In the arena of ergonomics however, the was considerable separation between the two. The circumference of the Glencairn glass at the widest part of the bulb is an even 21cm, fitting nicely in the plam of the hand. Conversely, since the NEAT glass is designed to maximize the surface area of its contents, its circumference is 25.5cm at its widest point. While this may serve it very well when it comes solely to the act of nosing the whisky, I found it to be a bit cumbersome in the hand. As for the actual act of drinking the dram, the Glencairn is a standard glass and as such offers no issue to me whatsoever. The NEAT on the other hand requires tilting of ever-increasing angles as the whisky level drops with each successive sip due to the sharp angles created by the divergent rim. Once past the 1/3 remaining point, I had my head tilted up, with my nose directly in the glass and over the contents, resulting in a blast of alcohol in the final sips. Therefore from a physical use standpoint, my preference remains strongly on the side of the Glencairn glass. For me it simply fits more easily in my hand and is easier for me to drink from at the end of the day.
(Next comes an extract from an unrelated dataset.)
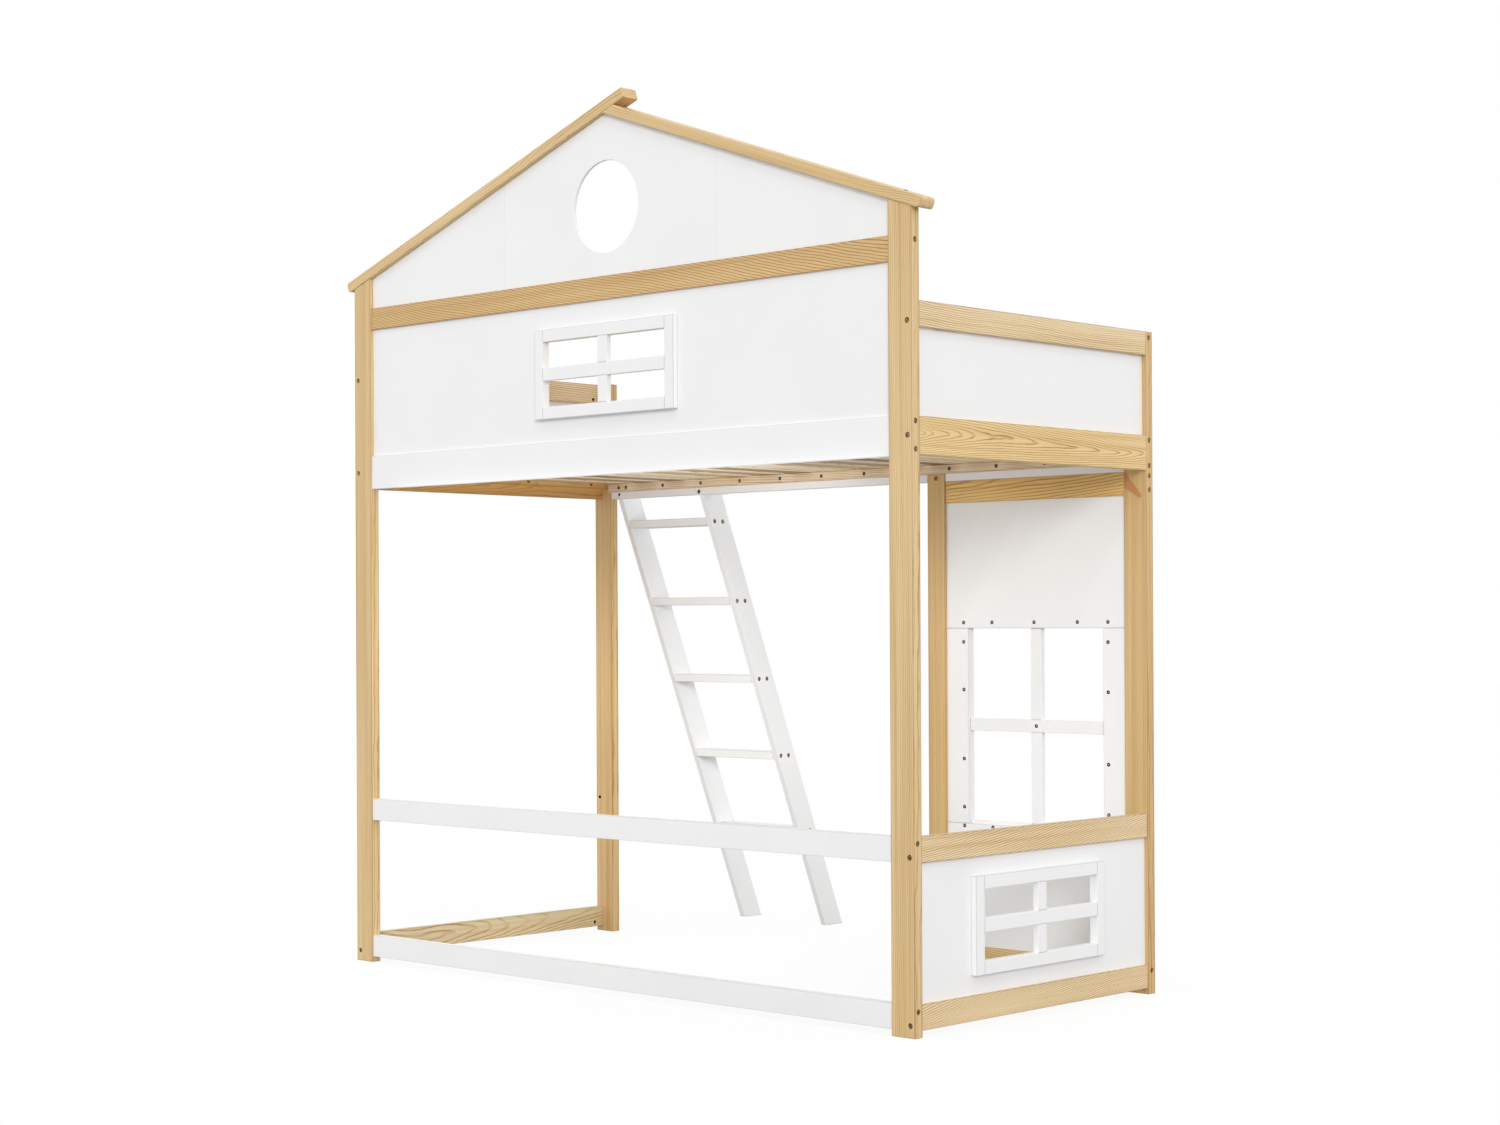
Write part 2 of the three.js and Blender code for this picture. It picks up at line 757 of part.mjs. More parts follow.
function drillRungs() {
  for (let index = 0; index < rungCount; index += 1) {
    const rungMiddle = stileFront(rungLevel(index)) + rungDepth / 2;
    for (const y of [rungMiddle - rungBoltSpread, rungMiddle + rungBoltSpread]) {
      const depth = stileThickness + rungBoltBite;
      drillBolt(new THREE.Vector3(ladderPlace, y, rungLevel(index)), toRight, depth);
      drillBolt(new THREE.Vector3(ladderPlace + ladderWidth, y, rungLevel(index)), toLeft, depth);
    }
  }
}

drillFrame();
drillSpareHole();
drillBackRail();
drillRungs();
const allBoltHoles = join(...boltHoles);

// Assembly: the origin is on the floor, in the middle of all that stands on it
const bed = new THREE.Group();
const frontEdge = Math.min(-roofBoardProud, panelSetback - windowTrimThickness);
const backEdge = stileFront(0) + stileDepth;
bed.position.set(-middleX, -(frontEdge + backEdge) / 2, 0);

function place(name, solid, colour, roughness) {
  const material = new THREE.MeshStandardMaterial({ color: colour, roughness, metalness: 0 });
  const mesh = new THREE.Mesh(geometryOf(cut(solid, allBoltHoles)), material);
  mesh.name = name;
  bed.add(mesh);
}

function placePine(name, solid) {
  place(name, solid, 0xd8b883, 0.55);
}

function placeWhite(name, solid) {
  place(name, solid, 0xf0f0f0, 0.45);
}

placePine('post_front_left', frontLeftPost());
placePine('post_front_right', frontRightPost());
placePine('post_back_left', backLeftPost());
placePine('post_back_right', backRightPost());
placePine('post_back_middle', middlePost());

placePine('roof_board_left', leftRoofBoard());
placePine('roof_board_right', rightRoofBoard());
placePine('gable_rail', gableRail());
placeWhite('gable_panel_left', gableLeftBoard());
placeWhite('gable_panel_middle', gableMiddleBoard());
placeWhite('gable_panel_right', gableRightBoard());

placeWhite('front_panel', frontPanel());
placeWhite('front_window', frontWindow());
placeWhite('front_bed_rail', frontBedRail());
placeWhite('front_guard_rail', slimLongRail('front', innerLeft, innerRight, lowGuardLevel));
placeWhite('front_floor_rail', slimLongRail('front', innerLeft, innerRight, floorRailLevel));

for (const end of ['left', 'right']) {
  placePine(`${end}_top_rail`, endTopRail(end));
  placeWhite(`${end}_upper_panel`, endUpperPanel(end));
  placePine(`${end}_bed_rail`, endBedRail(end));
}
placePine('left_floor_rail', endRail('left', slimRailSetback, floorRailLevel, railHeight));
placePine('right_guard_rail', rightGuardRail());
placeWhite('right_lower_panel', rightLowerPanel());
placeWhite('right_window', rightWindow());
placePine('right_floor_rail', rightFloorRail());

placeWhite('back_bed_rail', backBedRail());
placeWhite('back_guard', backGuard());
placePine('wall_top_rail', wallTopRail());
placeWhite('wall_panel_top', wallTopBoard());
placeWhite('wall_panel_left', wallBoard(wallLeft, wallWindowLeft, wallSill, wallWindowTop));
placeWhite('wall_panel_right', wallBoard(wallWindowRight, wallRight, wallSill, wallWindowTop));
placeWhite('wall_panel_bottom', wallBottomBoard());
placeWhite('wall_window', wallWindow());
placePine('wall_floor_rail', wallFloorRail());

placePine('slat_batten_front', slatBatten('front'));
placePine('slat_batten_back', slatBatten('back'));
for (let index = 0; index < slatCount; index += 1) {
  placePine(`slat_${index + 1}`, slat(index));
}

placeWhite('ladder_stile_left', ladderStile(ladderPlace));
placeWhite('ladder_stile_right', ladderStile(ladderPlace + ladderWidth - stileThickness));
for (let index = 0; index < rungCount; index += 1) {
  placeWhite(`ladder_rung_${index + 1}`, ladderRung(index));
}

export default bed;
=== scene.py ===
import math
import random
import bmesh
import bpy
from mathutils import Matrix, Vector


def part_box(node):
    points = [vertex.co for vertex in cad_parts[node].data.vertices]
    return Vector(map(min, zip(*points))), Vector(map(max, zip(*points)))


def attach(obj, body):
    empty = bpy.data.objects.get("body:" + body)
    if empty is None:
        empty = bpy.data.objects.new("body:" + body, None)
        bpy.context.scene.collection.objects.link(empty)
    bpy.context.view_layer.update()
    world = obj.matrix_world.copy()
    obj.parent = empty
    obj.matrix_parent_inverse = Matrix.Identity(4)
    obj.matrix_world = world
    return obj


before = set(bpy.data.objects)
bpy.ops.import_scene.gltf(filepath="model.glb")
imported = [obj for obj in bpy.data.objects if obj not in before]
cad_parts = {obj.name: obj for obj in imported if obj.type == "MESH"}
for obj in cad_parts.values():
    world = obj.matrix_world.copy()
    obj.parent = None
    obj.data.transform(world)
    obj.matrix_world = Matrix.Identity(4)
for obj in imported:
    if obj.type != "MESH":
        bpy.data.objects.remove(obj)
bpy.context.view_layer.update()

camera_place = Vector((4.793, -5.336, 0.971))
camera_heading = math.radians(43.667)
camera_tilt = math.radians(90.163)
camera_roll = math.radians(0.274)
lens_length = 60.79
film_width = 36
bpy.ops.object.camera_add(location=camera_place, rotation=(camera_tilt, camera_roll, camera_heading))
camera = bpy.context.object
camera.data.lens = lens_length
camera.data.sensor_width = film_width
camera.data.shift_x = 0.0122
camera.data.shift_y = 0.0345
bpy.context.scene.camera = camera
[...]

In conclusion, both glasses present the consumer with unique advantages and drawbacks, and it is a matter of personal preference to determine which characteristics one prefers to accentuate or minimize. The NEAT glass will not be usurping the Glencairn's position as my every day glass as I prefer the concentrated nose that it provides along with the comfortable physical design of the glass. That said, I will be reaching for the NEAT glass when pouring cask strength whisky as it does serve that segment particularly well. All in all the Glencairn may have won the day, but the NEAT glass is certainly worth adding to your arsenal.